In total I rode 41km which managed to pack in 660 metres of climbing (strava stats and route are here) and conditions under wheel were best described as ‘slippery’. Although I nearly never found out because as we rolled out of the starting area it quickly became apparent to me that I didn’t have the use of my rear derailleur. Toughing it out with just 3 gears to choose from off the front chain wheels wasn’t really an option so I suffered the ignominy of pulling over to the side of the road with all of 200 yards under my belt. Fortunately a quick bit of jiggery pokery with a multitool was sufficient to do a bit of road side gear indexing and that seemed to do the trick – the cable had just seized and needed to be freed up a bit.

So with that particular mechanical out of the way I set off in pursuit of the rest of the group I had started with. This presented a good opportunity to try out the frankly rather outrageous breathability claims of the piece of Gore Tex that I had borrowed for the day. The man at the desk had selected a Gore Fusion GT AS jacket for me and assured me that it was the best. Capable of holding out the rain but letting the sweat out even if wearing a short sleeved top underneath…. which I was because the temperature didn’t feel very Novembery and was probably in the low teens. I was doubtful not least because there were no zips or vents to help the cooling process and I tend to warm up very quickly when I exercise! But I have to give that jacket full marks – not only did it keep me dry and clean (despite the amount of water and mud thrown at it) I wasn’t ever conscious of feeling hot which was quite remarkable because I was rattling around at a decent pace and the ride included one stretch of 1.5km at 8.5% and I still didn’t feel like I was overheating! It’s a good jacket but then it ought to be at around £200 R.R.P. – One for the sales I think but definitely a good one to have.

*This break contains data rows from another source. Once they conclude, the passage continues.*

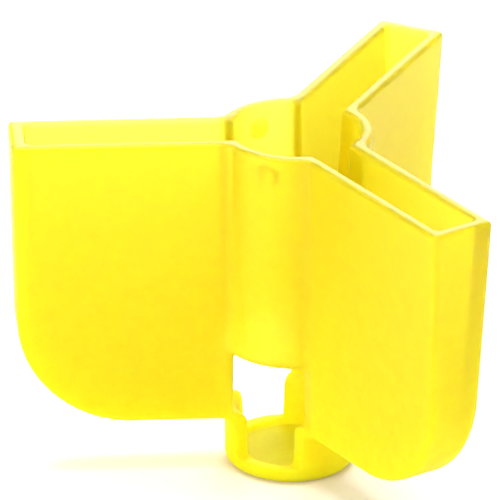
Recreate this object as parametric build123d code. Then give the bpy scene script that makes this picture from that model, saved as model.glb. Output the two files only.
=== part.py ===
from build123d import *
import math
import os

# Star picket (Y-post) safety cap: one moulding with a hub tube and three radial
# wing pockets, all open at the top, and a closed foot under the hub.
# Millimetres, +Z up, origin at the centre of the flat underside of the foot.

# driving dimensions
CAP_HEIGHT = 48.5          # foot underside to rim
TIP_RADIUS = 38.0          # hub axis to the outer face of a wing's end, at the rim
WING_WIDTH = 9.5           # over both side walls, at the rim
WING_BOTTOM = 7.2          # height of the wings' underside above the foot
CORNER_RADIUS = 15.2       # lower outer corner of a wing
SPREAD = 60.0              # each front and back wing to the +X axis, degrees
HUB_RADIUS = 10.4          # outside of the hub tube, at the rim
WALL = 1.8                 # side walls and hub wall
FOOT_FLOOR = 1.5
END_WALL = 2.1             # end wall of a wing
WING_FLOOR = 1.2           # floor of a wing pocket
DRAFT = 2.0                # degrees; every upright face leans in towards the foot
EDGE_ROUND = 0.8           # outside edges of the wings
RIM_ROUND = 0.7            # both edges of the rim
FOOT_ROUND = 1.2           # lower edge of the foot
JUNCTION_ROUND = 1.0       # inside corner between a wing and the hub
WINDOW_BOTTOM = 2.1
WINDOW_TOP = 17.4
WINDOW_ROUND = 0.7
LIP_ROUND = 1.2            # pocket floor into the hub bore
PILLAR_HALF_WIDTH = 3.85   # the tube left standing under each wing
RELIEF_RADIUS = 8.9        # bore between the wing floors and the window tops
WING_CUT = 11.5            # plane that parts a wing from the hub, from the axis
NIB_DEPTH = 3.3            # nib centre below the rim
NIB_RADIUS = 1.5
NIB_PROUD = 1.2            # how far a nib stands into the bore
BIG = 200.0                # a cutting block larger than the cap
CLEAR = 1.0                # how far apart a wanted edge or cut and its neighbour must be
LEVEL_TOLERANCE = 0.01

POCKET_FLOOR = WING_BOTTOM + WING_FLOOR
WING_ANGLES = {"left": 180.0, "back": SPREAD, "front": -SPREAD}
# each wing's two side walls: first the one on its anticlockwise side, seen from above
SIDE_NAMES = {
    "left": ("front", "back"),
    "back": ("left", "right"),
    "front": ("right", "left"),
}
# each arc of the hub lies between two wings, given here in turning order
ARC_WINGS = {
    "back_left": ("back", "left"),
    "front_left": ("left", "front"),
    "right": ("front", "back"),
}
FROM_BELOW = (Align.CENTER, Align.CENTER, Align.MIN)


def lean(depth):
    """How far a drafted face has moved in at a depth below the rim."""
    return depth * math.tan(math.radians(DRAFT))


def drafted_block(length, width, bottom, corner_radius):
    """A wing-shaped block along +X from the axis, hanging from the rim."""
    depth = CAP_HEIGHT - bottom
    inset = lean(depth)
    sides = {"xmin": 0, "xmax": length - inset, "zmin": inset, "zmax": width - inset}
    hanging = (Align.MIN, Align.MIN, Align.CENTER)
    wedge = Wedge(length, depth, width, **sides, align=hanging)
    block = Pos(0, 0, CAP_HEIGHT) * Rot(-90, 0, 0) * wedge
    tip_edge = block.faces().sort_by(Axis.Z)[0].edges().sort_by(Axis.X)[-1]
    return fillet(tip_edge, corner_radius)


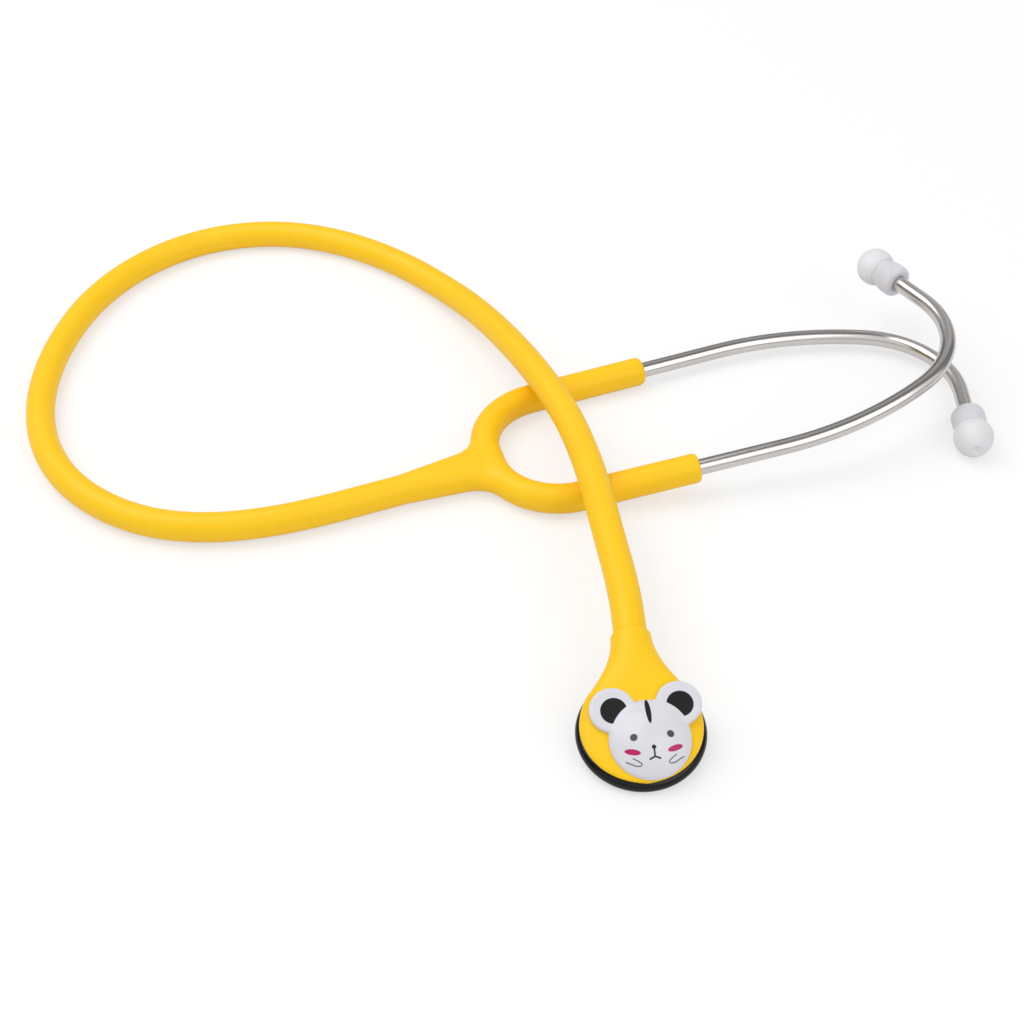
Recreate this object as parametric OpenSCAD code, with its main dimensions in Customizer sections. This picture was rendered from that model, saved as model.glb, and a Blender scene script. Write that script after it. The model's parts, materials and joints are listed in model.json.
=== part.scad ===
// Toy stethoscope lying on a table: a hose, a U-shaped yoke with two sprung arms, and a chest piece.
// Millimetres, +Z up, the table at zero. +X runs along the headset from the hose to the ear tips.

/* [Hose] */
// Outside diameter of the hose, the yoke and its legs
hose_od = 10; // [9:0.1:10.4]
// Bore of the hose
hose_bore = 5.2; // [4.8:0.1:5.6]

/* [Yoke] */
// Distance between the two leg axes at their roots
yoke_span = 54; // [50:0.5:60]
// Radius of the U's two corners, on the centre line
crotch_r = 23.9; // [20:0.1:25]
// Angle by which each arm splays from the headset's axis
arm_splay = 4.5; // [3:0.5:8]
// Length of the neck from the hose to the U's centre line
neck_length = 32; // [26:1:40]
// Extra width of the neck just before the U's corners
neck_flare = 5.6; // [3:0.1:7]
// Length of each leg from its root to its mouth
leg_length = 42.5; // [40:0.5:56]
// Radius of the rounding at a leg's mouth
mouth_round = 1.8; // [0.8:0.1:2]

/* [Ear tubes] */
// Outside diameter of an ear tube
tube_od = 5.4; // [5:0.05:5.5]
// Wall of an ear tube
tube_wall = 0.5; // [0.4:0.05:0.8]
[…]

I rolled back through the start/finish gates some 2 and a half hours after setting off by this point I was absolutely caked in mud (as you can see from the photo). For some reason that I don’t really understand I always seem to come off muddier than anyone else! It might be the tyres I use or it might be the geometry of my bike but I was definitely a lot dirtier than anyone else I rode past. On one descent I literally could not see where I was going because so much mud and water was being directed at my face and it was a choice of squinting so much you couldn’t see or having a muddy optrex bath. The compromise was generally riding with one eye open to give the other a chance of cleaning itself but it’s not an ideal compromise if I’m honest and my eyes are now pretty red! I realised it was getting serious when walkers I passed started to point and stare. One lady on a horse said a polite ‘good morning’ to the rider in front of me before taking a look at me and just saying …”Oh my God!” at which point I started to wonder if some sort of mudguard might not be a worthwhile investment. But at the  end of the day – mountain biking without the mud is like skiing without a blowout lunch. You can do without it – but it’s much more fun if you don’t!